Instructions for the task: Write out all the data again, exactly as it stands.

Stored data:

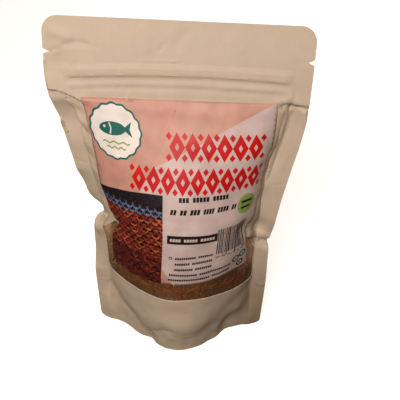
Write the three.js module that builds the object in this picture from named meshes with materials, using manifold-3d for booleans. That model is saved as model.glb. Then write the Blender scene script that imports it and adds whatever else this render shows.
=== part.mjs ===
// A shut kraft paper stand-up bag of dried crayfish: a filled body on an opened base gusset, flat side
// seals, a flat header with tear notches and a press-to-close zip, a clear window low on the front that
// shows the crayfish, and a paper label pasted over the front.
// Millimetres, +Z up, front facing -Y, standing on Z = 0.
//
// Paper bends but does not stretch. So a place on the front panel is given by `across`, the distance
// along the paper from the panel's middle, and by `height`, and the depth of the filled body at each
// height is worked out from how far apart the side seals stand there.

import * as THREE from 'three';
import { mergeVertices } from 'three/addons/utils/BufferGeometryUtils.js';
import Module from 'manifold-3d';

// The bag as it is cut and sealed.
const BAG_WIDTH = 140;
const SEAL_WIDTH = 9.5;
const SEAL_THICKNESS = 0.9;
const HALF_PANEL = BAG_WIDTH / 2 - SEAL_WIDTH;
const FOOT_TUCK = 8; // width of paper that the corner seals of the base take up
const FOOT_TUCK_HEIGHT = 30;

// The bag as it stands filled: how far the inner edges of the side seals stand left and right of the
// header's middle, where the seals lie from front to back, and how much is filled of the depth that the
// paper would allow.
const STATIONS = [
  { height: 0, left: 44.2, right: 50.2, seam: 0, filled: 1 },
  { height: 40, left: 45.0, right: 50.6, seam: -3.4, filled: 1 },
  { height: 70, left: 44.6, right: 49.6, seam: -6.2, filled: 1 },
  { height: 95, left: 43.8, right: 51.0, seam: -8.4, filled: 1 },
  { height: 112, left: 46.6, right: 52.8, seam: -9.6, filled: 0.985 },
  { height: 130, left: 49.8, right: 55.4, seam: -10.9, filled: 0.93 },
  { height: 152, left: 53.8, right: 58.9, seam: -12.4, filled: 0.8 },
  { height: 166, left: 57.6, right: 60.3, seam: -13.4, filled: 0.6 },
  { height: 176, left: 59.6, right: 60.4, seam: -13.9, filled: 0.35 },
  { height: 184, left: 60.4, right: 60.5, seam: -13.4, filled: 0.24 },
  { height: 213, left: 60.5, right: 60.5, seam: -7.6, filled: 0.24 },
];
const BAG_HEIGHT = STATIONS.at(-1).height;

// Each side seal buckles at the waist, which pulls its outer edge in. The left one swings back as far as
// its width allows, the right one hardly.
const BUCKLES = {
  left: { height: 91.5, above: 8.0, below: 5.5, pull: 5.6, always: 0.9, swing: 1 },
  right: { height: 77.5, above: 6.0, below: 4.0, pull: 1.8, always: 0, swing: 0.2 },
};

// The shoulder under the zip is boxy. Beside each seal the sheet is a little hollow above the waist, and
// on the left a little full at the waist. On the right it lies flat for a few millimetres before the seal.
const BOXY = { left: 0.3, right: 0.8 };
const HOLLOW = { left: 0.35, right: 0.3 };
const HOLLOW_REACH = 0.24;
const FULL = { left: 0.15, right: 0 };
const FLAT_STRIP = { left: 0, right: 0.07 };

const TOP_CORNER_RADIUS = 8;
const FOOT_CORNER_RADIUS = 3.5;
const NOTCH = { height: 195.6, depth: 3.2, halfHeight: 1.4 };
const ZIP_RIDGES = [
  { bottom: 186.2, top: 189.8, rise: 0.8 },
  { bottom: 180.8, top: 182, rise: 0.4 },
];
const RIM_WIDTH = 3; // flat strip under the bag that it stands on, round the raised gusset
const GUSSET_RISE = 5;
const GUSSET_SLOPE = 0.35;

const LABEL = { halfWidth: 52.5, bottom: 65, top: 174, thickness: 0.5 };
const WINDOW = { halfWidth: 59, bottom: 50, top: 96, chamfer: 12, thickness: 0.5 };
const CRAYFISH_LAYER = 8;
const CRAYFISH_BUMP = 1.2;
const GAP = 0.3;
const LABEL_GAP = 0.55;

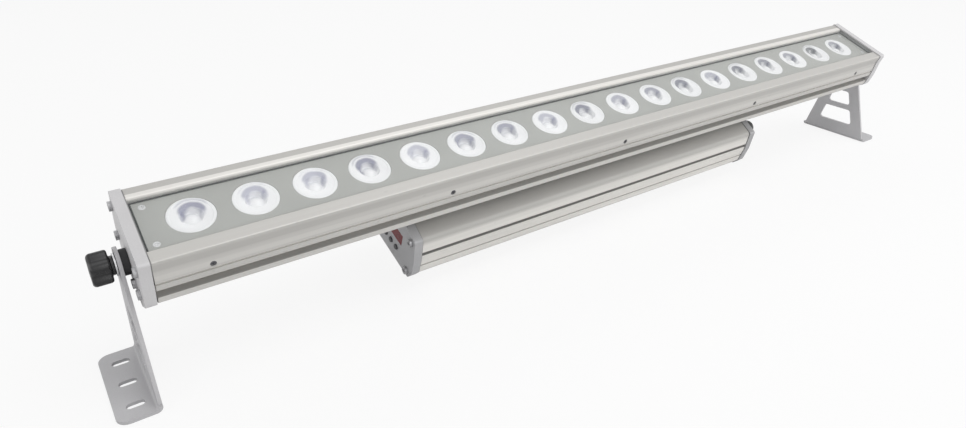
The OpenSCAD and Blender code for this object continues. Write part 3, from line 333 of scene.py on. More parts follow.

Result of this exercise:
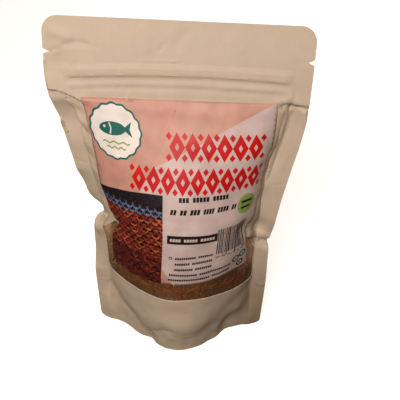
Write the three.js module that builds the object in this picture from named meshes with materials, using manifold-3d for booleans. That model is saved as model.glb. Then write the Blender scene script that imports it and adds whatever else this render shows.
=== part.mjs ===
// A shut kraft paper stand-up bag of dried crayfish: a filled body on an opened base gusset, flat side
// seals, a flat header with tear notches and a press-to-close zip, a clear window low on the front that
// shows the crayfish, and a paper label pasted over the front.
// Millimetres, +Z up, front facing -Y, standing on Z = 0.
//
// Paper bends but does not stretch. So a place on the front panel is given by `across`, the distance
// along the paper from the panel's middle, and by `height`, and the depth of the filled body at each
// height is worked out from how far apart the side seals stand there.

import * as THREE from 'three';
import { mergeVertices } from 'three/addons/utils/BufferGeometryUtils.js';
import Module from 'manifold-3d';

// The bag as it is cut and sealed.
const BAG_WIDTH = 140;
const SEAL_WIDTH = 9.5;
const SEAL_THICKNESS = 0.9;
const HALF_PANEL = BAG_WIDTH / 2 - SEAL_WIDTH;
const FOOT_TUCK = 8; // width of paper that the corner seals of the base take up
const FOOT_TUCK_HEIGHT = 30;

// The bag as it stands filled: how far the inner edges of the side seals stand left and right of the
// header's middle, where the seals lie from front to back, and how much is filled of the depth that the
// paper would allow.
const STATIONS = [
  { height: 0, left: 44.2, right: 50.2, seam: 0, filled: 1 },
  { height: 40, left: 45.0, right: 50.6, seam: -3.4, filled: 1 },
  { height: 70, left: 44.6, right: 49.6, seam: -6.2, filled: 1 },
  { height: 95, left: 43.8, right: 51.0, seam: -8.4, filled: 1 },
  { height: 112, left: 46.6, right: 52.8, seam: -9.6, filled: 0.985 },
  { height: 130, left: 49.8, right: 55.4, seam: -10.9, filled: 0.93 },
  { height: 152, left: 53.8, right: 58.9, seam: -12.4, filled: 0.8 },
  { height: 166, left: 57.6, right: 60.3, seam: -13.4, filled: 0.6 },
  { height: 176, left: 59.6, right: 60.4, seam: -13.9, filled: 0.35 },
  { height: 184, left: 60.4, right: 60.5, seam: -13.4, filled: 0.24 },
  { height: 213, left: 60.5, right: 60.5, seam: -7.6, filled: 0.24 },
];
const BAG_HEIGHT = STATIONS.at(-1).height;

// Each side seal buckles at the waist, which pulls its outer edge in. The left one swings back as far as
// its width allows, the right one hardly.
const BUCKLES = {
  left: { height: 91.5, above: 8.0, below: 5.5, pull: 5.6, always: 0.9, swing: 1 },
  right: { height: 77.5, above: 6.0, below: 4.0, pull: 1.8, always: 0, swing: 0.2 },
};

// The shoulder under the zip is boxy. Beside each seal the sheet is a little hollow above the waist, and
// on the left a little full at the waist. On the right it lies flat for a few millimetres before the seal.
const BOXY = { left: 0.3, right: 0.8 };
const HOLLOW = { left: 0.35, right: 0.3 };
const HOLLOW_REACH = 0.24;
const FULL = { left: 0.15, right: 0 };
const FLAT_STRIP = { left: 0, right: 0.07 };

const TOP_CORNER_RADIUS = 8;
const FOOT_CORNER_RADIUS = 3.5;
const NOTCH = { height: 195.6, depth: 3.2, halfHeight: 1.4 };
const ZIP_RIDGES = [
  { bottom: 186.2, top: 189.8, rise: 0.8 },
  { bottom: 180.8, top: 182, rise: 0.4 },
];
const RIM_WIDTH = 3; // flat strip under the bag that it stands on, round the raised gusset
const GUSSET_RISE = 5;
const GUSSET_SLOPE = 0.35;

const LABEL = { halfWidth: 52.5, bottom: 65, top: 174, thickness: 0.5 };
const WINDOW = { halfWidth: 59, bottom: 50, top: 96, chamfer: 12, thickness: 0.5 };
const CRAYFISH_LAYER = 8;
const CRAYFISH_BUMP = 1.2;
const GAP = 0.3;
const LABEL_GAP = 0.55;

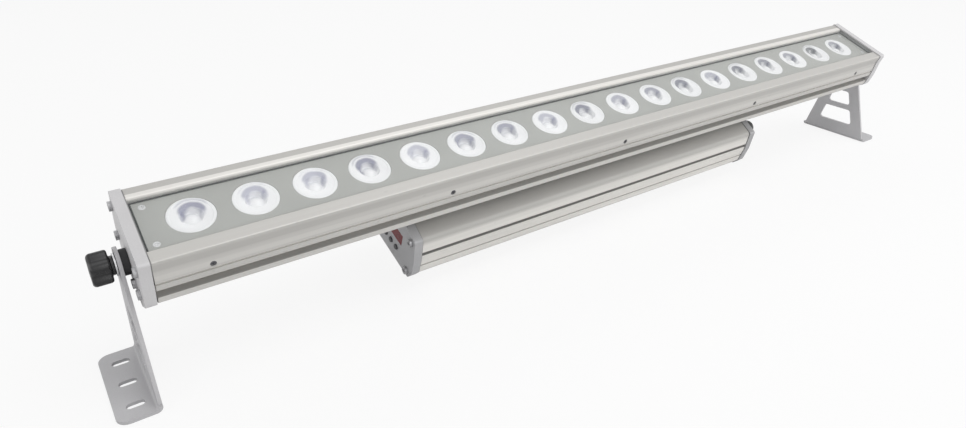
The OpenSCAD and Blender code for this object continues. Write part 3, from line 333 of scene.py on. More parts follow.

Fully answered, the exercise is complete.